Why revive the Grease revival now?

“Why not? People still love it,” Newton-John said. “It’s still the same movie it always was. People’s interpretations will change, but the movie is pretty simple: Boy meets girl, loses girl, gets her back. People love that. And I think they identify with the different characters in it. It’s fun, and the music’s great. Compared to movies that are out now, it’s very tame. At the time, it was probably a little naughty. But now, it’s like a cartoon."

Florida is a natural fit for these first few shows. Travolta, a longtime Scientologist, spends a lot of time near the church’s home base in Clearwater, and Newton-John has a home in Jupiter. And she has long served on the board of advisers at Tampa’s Moffitt Cancer Center, which often brings her to local galas and fundraisers. Namesake H. Lee Moffitt is a close friend and adviser — Newton-John said he’ll be at the Tampa show — who helped her set up her own cancer and wellness center in Australia.

From left, Florida's then-Chief Financial Officer Alex Sink, H. Lee Moffitt and Olivia Newton-John visited during the 17th annual Magnolia Ball on April 24, 2010, at the A La Carte Pavilion in Tampa.
From left, Florida's then-Chief Financial Officer Alex Sink, H. Lee Moffitt and Olivia Newton-John visited during the 17th annual Magnolia Ball on April 24, 2010, at the A La Carte Pavilion in Tampa. [ AMY SCHERZER | Tampa Bay Times ]

And lately, Newton-John has been in a mood to look back. This fall, she sold her personal memorabilia collection, including many Grease items, through an auction that raised a reported $2.4 million, much of it benefiting her cancer center. (Another fun local connection: The tight black pants Newton-John wore at the end of Grease sold for $162,500 to Spanx founder Sara Blakely, a Clearwater native and Grease superfan who hired Newton-John to sing at her wedding.)

“Everything from Grease has been passed on, moved on — someone else will enjoy it, and I can always look at the pictures,” she said. “It really wasn’t difficult. They were in a closet, and I really didn’t think about them, to be honest, until the idea of the 40th anniversary came up. I thought, gee, it’d be a great idea to sell the jacket and pants for my cancer wellness hospital in Australia, and then it kind of grew into a bigger thing. It’s been a wonderful opportunity for me to do something that has purpose — and also clean out my closet.”

While this weekend’s events are billed as sing-alongs, don’t expect Newton-John to actually, y’know, sing along. She may be one of the top-selling vocalists in pop history, but her health battles have meant she hasn’t performed live in more than a year. She hasn’t decided if she ever will again.

“My voice could be back in shape pretty quickly.
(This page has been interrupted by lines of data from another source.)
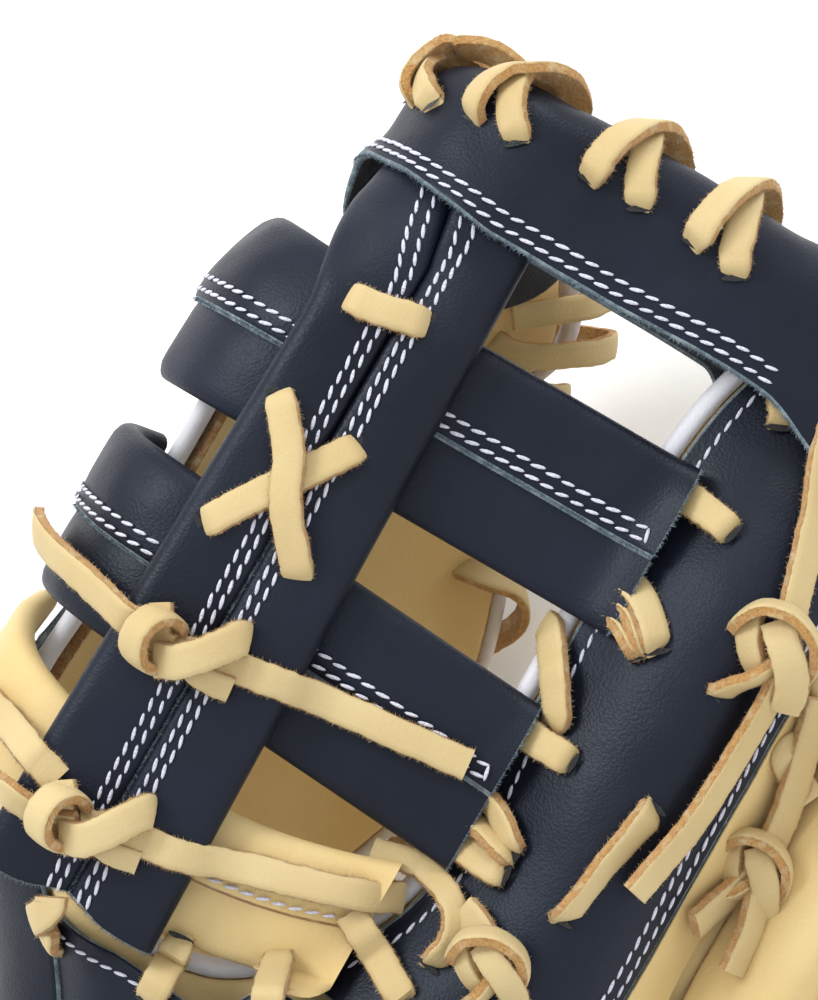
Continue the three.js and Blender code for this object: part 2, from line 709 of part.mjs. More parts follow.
// A knot with its tails: a round core, two wraps crossing over it, and tails that start inside it.
function knot({ u, z, turn, lift = 0, tails }) {
  const size = laceWidth * 1.1;
  const [x, y] = [u * webWidth, z * mittLength];
  const base = topNear(x, y) + gap + size * 0.5 + lift;
  const core = new THREE.SphereGeometry(size * 0.8, 6, 4);
  core.scale(1, 1, 0.62);
  core.lookAt(overOutward(x, y));
  const at = over(x, y, base);
  core.translate(at.x, at.y, at.z);
  const wraps = [turn, turn + Math.PI * 0.45].map((angle, k) => {
    const rows = [-1, -0.55, 0, 0.55, 1].map((share) => {
      const [du, dz] = [Math.cos(angle) * size * share, Math.sin(angle) * size * share];
      const rise = (size * 0.62 + k * laceThick * 0.6) * (1 - share * share);
      return over(x + du, y + dz, base - size * 0.35 + rise);
    });
    const side = vec(-Math.sin(angle), 0, Math.cos(angle));
    return strap(rows, rows.map(() => side));
  });
  const ends = tails.map((rows) => layLace([[u, z, lift + size * 0.35], ...rows], rows.length * 2));
  return join(solidOf(core), ...wraps, ...ends);
}

// Straps over the rail: u of each end, the rise over the top edge and the clearance of both ends.
const railHoles = { front: 0.27, back: 0.8 }; // places on the rail's outer face, as railPoint's q

function railLace({ from, to, rise, seat }) {
  const count = 9;
  const points = [];
  const sides = [];
  for (let k = 0; k <= count; k += 1) {
    const t = k / count;
    const u = lerp(from, to, t) * webWidth;
    const q = lerp(railHoles.front, railHoles.back, t);
    const lift = seat + laceThick / 2 + rise * Math.sin(Math.PI * t);
    points.push(railPoint(u, q, lift));
  }
  points.forEach((point, k) => {
    const u = lerp(from, to, k / count) * webWidth;
    const q = lerp(railHoles.front, railHoles.back, k / count);
    const normal = railPoint(u, q, 4).sub(railPoint(u, q, 0)).normalize();
    const along = points[Math.min(k + 1, count)].clone().sub(points[Math.max(k - 1, 0)]);
    sides.push(along.cross(normal).normalize());
  });
  return strap(points, sides);
}

// Stretches of the outline whose rim is laced
const thumbPiped = [0, 4];
const thumbLaced = [0, 3.4];
const fingerLaced = [10, lastRow];

// A lace that spirals round a rim, and the holes it needs through palm and back.
function rimLace([fromRow, toRow], turns) {
  const place = (s, inset, lift) => {
    const edge = rimCurve.getPoint(s);
    const along = rimCurve.getTangent(s);
    const inward = vec(-along.y, along.x, 0);
    if (inward.dot(notchCurve.getPoint(s).sub(edge)) < 0) inward.negate();
    edge.addScaledVector(inward, inset);
    return { u: edge.x, z: edge.y, lift: lift(edge.x, edge.y) };
  };
  const inner = () => -gap / 2 - padMiddle - 3 * gap - laceThick;
  const middle = () => -pipingDepth;
  const outer = (u, z) => highest(backTop, u, z, laceWidth * 0.6) + 2 * gap + laceThick;
  const over = -2 * pipingRadius - pipingGap - 4 * gap - laceThick;
  const loop = [
    { share: 0, inset: rimInset, lift: inner },
    { share: 0.15, inset: -1.5 * laceThick, lift: inner },
    { share: 0.5, inset: over, lift: middle },
    { share: 0.85, inset: -laceThick, lift: outer },
    { share: 1, inset: rimInset, lift: outer },
  ];
  const at = ({ u, z, lift }) => sheet(u, z, lift);
  const points = [];
  const sides = [];
  const holes = [];
  for (let k = 0; k < turns; k += 1) {
    const s = (share) => lerp(fromRow, toRow, (k + share + 0.3) / (turns + 0.6)) / lastRow;
    const side = at(place(s(0.6), 0, middle)).sub(at(place(s(0.4), 0, middle))).normalize();
    for (const { share, inset, lift } of loop) {
      points.push(at(place(s(share), inset, lift)));
      sides.push(side);
    }
    if (k < turns - 1) {
      const ends = [inner, outer].map((lift, e) => {
        const spot = place(s(1), rimInset, lift);
        return sheet(spot.u, spot.z, spot.lift + (e ? 1 : -1) * laceThick);
      });
      holes.push(strap(ends, [side, side], laceWidth + 2 * holeGap, laceThick * 2.5));
    }
  }
  return { lace: strap(points, sides), holes };
}

// Lace tables
// Crossed pairs over the rail's top edge: u at front and back as shares of webWidth, and the clearance
// of both ends from the rail.
const pairRise = [{ rise: 6, side: 'over' }, { rise: 0.8, side: 'under' }];
const pairRows = [
  { over: [-0.15, -0.05], under: [-0.08, -0.19], seat: 5 * gap },
  { over: [-0.01, 0.15], under: [0.06, 0.05], seat: 2 * gap },
  { over: [0.2, 0.42], under: [0.325, 0.29], seat: 3 * gap },
  { over: [0.46, 0.64], under: [0.575, 0.54], seat: 2.5 * gap },
];
const railLaces = pairRows.flatMap((pair, k) => pairRise.map(({ rise, side }) => (
  { name: `rail_lace_${k + 1}_${side}`, from: pair[side][0], to: pair[side][1], rise, seat: pair.seat }
)));

const laces = {
  post_lace_top: [[-0.115, 0.15], [-0.03, 0.153, 0.8], [0.06, 0.159]],
  post_lace_under: [[-0.13, -0.016], [-0.04, 0.028], [0.06, 0.072]],
  post_lace_over: [[-0.13, 0.076], [-0.06, 0.045, 2], [-0.01, 0.018, 3], [0.09, -0.019]],
  upper_bar_lace_high: [[0.77, 0.147, -1], [0.8, 0.147, -1], [0.84, 0.146, -1]],
  upper_bar_lace_low: [[0.76, 0.072], [0.79, 0.06], [0.81, 0.048]],
  lower_bar_lace_high: [[0.69, -0.02], [0.74, -0.026], [0.79, -0.031]],
  lower_bar_lace_low: [[0.69, -0.09, -0.7], [0.73, -0.098, -0.7], [0.77, -0.106, -0.9]],
  piping_lace: [[0.63, 0.026], [0.67, 0.012, 0.6], [0.71, -0.004]],
  running_lace: [[0.94, -0.03], [0.925, -0.075, 0.8], [0.915, -0.117]],
  crotch_lace_left: [[-0.33, -0.186], [-0.22, -0.195, 0.6], [-0.14, -0.203]],
  crotch_lace_middle: [[-0.02, -0.272, 0.2], [0.01, -0.287, 0.3], [0.03, -0.305, -0.8]],
  crotch_lace_1: [[0.26, -0.262], [0.26, -0.275, 0.5], [0.26, -0.3]],
  crotch_lace_2: [[0.46, -0.238, -1], [0.48, -0.252, -1], [0.52, -0.272, -1.8]],
  crotch_lace_3: [[0.55, -0.19], [0.62, -0.2, 0.5], [0.72, -0.215]],
  stall_lace: [[1.16, 0.14, -0.8], [1.27, 0.115, -0.4], [1.16, 0.09, -0.4], [1.27, 0.065, -0.4], [1.16, 0.04, -0.4],
    [1.27, 0.02, -0.8]],
};

const knots = {
  post_knot: {
    u: -0.06, z: -0.09, turn: 0.4,
    tails: [
      [[-0.18, -0.083, 1.5], [-0.3, -0.076, 2], [-0.4, -0.071, 3]],
      [[0.1, -0.086, 1], [0.3, -0.077, 2], [0.6, -0.068, 1.5]],
    ],
  },
  base_knot: {
    u: -0.035, z: -0.222, turn: 1.2,
    tails: [
      [[-0.12, -0.222, 1], [-0.22, -0.221, 1.5]],
      [[0.12, -0.22, 1], [0.34, -0.208, 1.6], [0.56, -0.176, 2]],
    ],
  },
  finger_knot: {
    u: 1.01, z: 0.1, turn: 0.7,
    tails: [
      [[0.98, 0.145, 1], [0.91, 0.205, 2]],
      [[1.02, 0.03, 1], [1.03, -0.03, 2], [1.01, -0.085, 2.5]],
    ],
  },
  crotch_knot: {
    u: 0.83, z: -0.16, turn: 0.2, lift: 1,
    tails: [
      [[0.78, -0.152, 1], [0.74, -0.148, 1]],
    ],
  },
  stall_knot: {
    u: 1.25, z: -0.03, turn: 1.9, lift: 4.5,
    tails: [
      [[1.22, -0.055, 1], [1.17, -0.085, 1]],
      [[1.28, -0.065, 1], [1.29, -0.1, 1]],
    ],
  },
};

// Assembly
const thumbLace = rimLace(thumbLaced, thumbTurns);
const fingerLace = rimLace(fingerLaced, fingerTurns);
const pierced = (solid, { holes }) => holes.reduce((left, hole) => left.subtract(hole), solid);
add('palm_shell', 'tan', pierced(pierced(palmPiece(), thumbLace), fingerLace));
add('thumb_back', 'navy', pierced(thumbPiece(), thumbLace));
add('index_back', 'navy', pierced(indexPiece(0, navyShare, 9), fingerLace));
add('index_side', 'tan', pierced(indexPiece(navyShare + 0.01, 1, 2), fingerLace));
for (const row of stallRows) add(row.name, 'tan', pierced(stallPiece(row), fingerLace));
add('thumb_rim_lace', 'lace', thumbLace.lace);
add('finger_rim_lace', 'lace', fingerLace.lace);
add('hand_back', 'navy', pierced(handPiece(), fingerLace));
add('wrist_strap', 'tan', wristStrapPiece());
add('web_piping', 'piping', piping(notchCurve, rimCurve, 0, lastRow));
add('thumb_rim_piping', 'piping', piping(rimCurve, notchCurve, ...thumbPiped));
add('finger_rim_piping', 'piping', piping(rimCurve, notchCurve, ...fingerLaced));
add('top_rail', 'navy', railPiece());
add('post', 'navy', postPiece());
for (const [name, bar] of Object.entries(bars)) add(name, bar.look, barPiece(bar));

for (const row of railLaces) add(row.name, 'lace', railLace(row));
for (const [name, rows] of Object.entries(laces)) add(name, 'lace', layLace(rows));
for (const [name, row] of Object.entries(knots)) add(name, 'lace', knot(row));

// Rest: the web frame is turned so that the floor lies under the rims and the heel.
const upright = new THREE.Group();
upright.rotation.x = -Math.PI / 2;
const rolled = new THREE.Group();
rolled.rotation.y = restRoll;
const mitt = new THREE.Group();
mitt.add(rolled);
rolled.add(upright);
mitt.updateMatrixWorld(true);

// The lowest point of all pieces, and a slab that takes off what the floor presses flat.
const lowest = Math.min(...pieces.map(({ solid }) => {
  const positions = geometryFrom(solid).applyMatrix4(upright.matrixWorld).attributes.position;
  return Math.min(...Array.from({ length: positions.count }, (_, i) => positions.getZ(i)));
}));
const slabSize = 2 * mittLength;
const slab = new THREE.BoxGeometry(slabSize, slabSize, slabSize);
slab.translate(0, 0, lowest + restTrim - slabSize / 2);
slab.applyMatrix4(upright.matrixWorld.clone().invert());
const floor = solidOf(slab);

for (const { name, look, solid } of pieces) {
  const material = new THREE.MeshStandardMaterial({ ...finish[look], metalness: 0 });
  const mesh = new THREE.Mesh(geometryFrom(solid.subtract(floor)), material);
  mesh.name = name;
  upright.add(mesh);
}

const bounds = new THREE.Box3().setFromObject(mitt, true);
const middle = bounds.getCenter(vec(0, 0, 0));
mitt.position.set(-middle.x, -middle.y, -bounds.min.z);

export default mitt;
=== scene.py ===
# %% [markdown]
# # A first baseman mitt
# The lesson dresses a mitt that is already measured: its solids come packed, in metres, palm down on the
# floor. Each cell makes one leather piece or one finish, and the notes say why that way was chosen.

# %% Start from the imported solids
import math

import bmesh
import bpy
import numpy as np
from mathutils import Matrix, Vector, noise


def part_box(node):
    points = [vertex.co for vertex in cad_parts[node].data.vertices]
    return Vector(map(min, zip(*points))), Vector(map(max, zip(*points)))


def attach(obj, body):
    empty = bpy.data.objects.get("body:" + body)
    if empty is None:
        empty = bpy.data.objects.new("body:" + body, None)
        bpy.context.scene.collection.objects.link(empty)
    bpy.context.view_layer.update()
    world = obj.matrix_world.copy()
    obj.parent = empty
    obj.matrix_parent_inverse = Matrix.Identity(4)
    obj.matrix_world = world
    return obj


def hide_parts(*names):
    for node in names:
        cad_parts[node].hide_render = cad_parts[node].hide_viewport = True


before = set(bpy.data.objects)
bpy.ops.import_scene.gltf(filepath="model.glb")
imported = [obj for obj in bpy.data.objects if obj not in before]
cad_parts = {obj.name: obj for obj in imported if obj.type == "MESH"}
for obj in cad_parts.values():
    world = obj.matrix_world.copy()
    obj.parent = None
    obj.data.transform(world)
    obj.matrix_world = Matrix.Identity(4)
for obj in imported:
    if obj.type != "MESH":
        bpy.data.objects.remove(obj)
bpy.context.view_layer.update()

# %% [markdown]
# ## The leather sheet
# A mitt is cut from flat leather, so every piece can be drawn on one bent sheet: u runs across the web to
# the fingers, z from heel to fingertips, and lift stands off the sheet towards the back of the hand. The
# sheet folds round the thumb and curls with the fingers. All lengths here are millimetres.

# %% Sizes of the sheet
LENGTH, WEB = 321.0, 97.0
THUMB_REACH, FINGER_REACH = 165.0, 202.0
FOLD_RADIUS, FOLD_TURN, THUMB_CURL = 22.0, math.radians(128), 220.0
FINGER_CURL, FINGER_FLAT = 250.0, 60.0
BOW_AT, BOW_LENGTH = 10.0, 1600.0
ROLL = math.radians(22)
GAP, WALL = 0.4, 2.0
PAD_EDGE, PAD_RISE = 5.5, 3.0


def through(keys, values):
    """A smooth curve through a table: value against key."""
    order = np.argsort(keys)
    k, v = np.array(keys, float)[order], np.array(values, float)[order]
    low = np.r_[0, np.arange(len(k) - 1)]
    high = np.r_[np.arange(1, len(k)), len(k) - 1]
    slope = (v[high] - v[low]) / (k[high] - k[low])

    def at(x):
        x = np.clip(x, k[0], k[-1])
        i = np.clip(np.searchsorted(k, x, side="left") - 1, 0, len(k) - 2)
        span = k[i + 1] - k[i]
        t = (x - k[i]) / span
        rise = 3 * t * t - 2 * t ** 3
        return (v[i] * (1 - rise) + v[i + 1] * rise
                + span * (slope[i] * t * (1 - t) ** 2 - slope[i + 1] * t * t * (1 - t)))

    return at


# Where the fold lies: z as a share of LENGTH, x of WEB, radius of FOLD_RADIUS
fold_rows = [(0.33, -0.08, 0.82), (0.25, -0.11, 0.86), (0.2, -0.2, 0.95), (0.156, -0.3, 1), (0.11, -0.33, 1),
             (-0.125, -0.33, 1), (-0.206, -0.305, 1), (-0.243, -0.215, 1), (-0.28, -0.1, 1.02),
             (-0.327, 0.02, 1.05), (-0.405, 0.17, 1.12), (-0.53, 0.4, 1.24), (-0.67, 0.53, 1.36)]
fold_x = through([r[0] for r in fold_rows], [r[1] for r in fold_rows])
fold_r = through([r[0] for r in fold_rows], [r[2] for r in fold_rows])


def fold(z):
    radius = fold_r(z / LENGTH) * FOLD_RADIUS
    return radius, fold_x(z / LENGTH) * WEB + radius


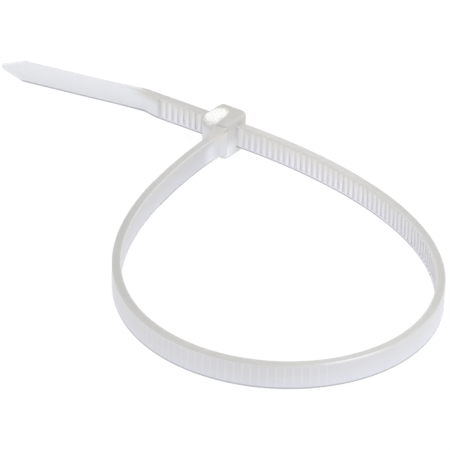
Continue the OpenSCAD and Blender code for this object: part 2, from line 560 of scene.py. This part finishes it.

I’m just not sure I want to yet," she said. "I’ve had some time off, and I’m kind of liking it ... I’m enjoying being at home more, being with my animals, spending time with my daughter.”

Olivia Newton-John and John Travolta in a scene from the 1978 film "Grease."
Olivia Newton-John and John Travolta in a scene from the 1978 film "Grease."

Newton-John and Travolta plan to get together before the shows to hash out some broad talking points, but for the most part, they’d rather hear what fans want to know. Maybe it’ll be about Grease. Maybe it’ll be about her music or his other movies. Maybe it’ll be about their lives in Florida.

If nothing else, it’ll be fun to hear out loud just how hard Grease fans still 'ship Sandy and Danny.

“For the last 20 or 30 years that I’ve been touring, I’ve seen different generations of people come to my shows," she said. “Then they bring their kids, and then they bring their kids, and so you’ve got my age group plus the little ones that have just discovered the movie, and it just keeps going. It’s amazing. It’s timeless.”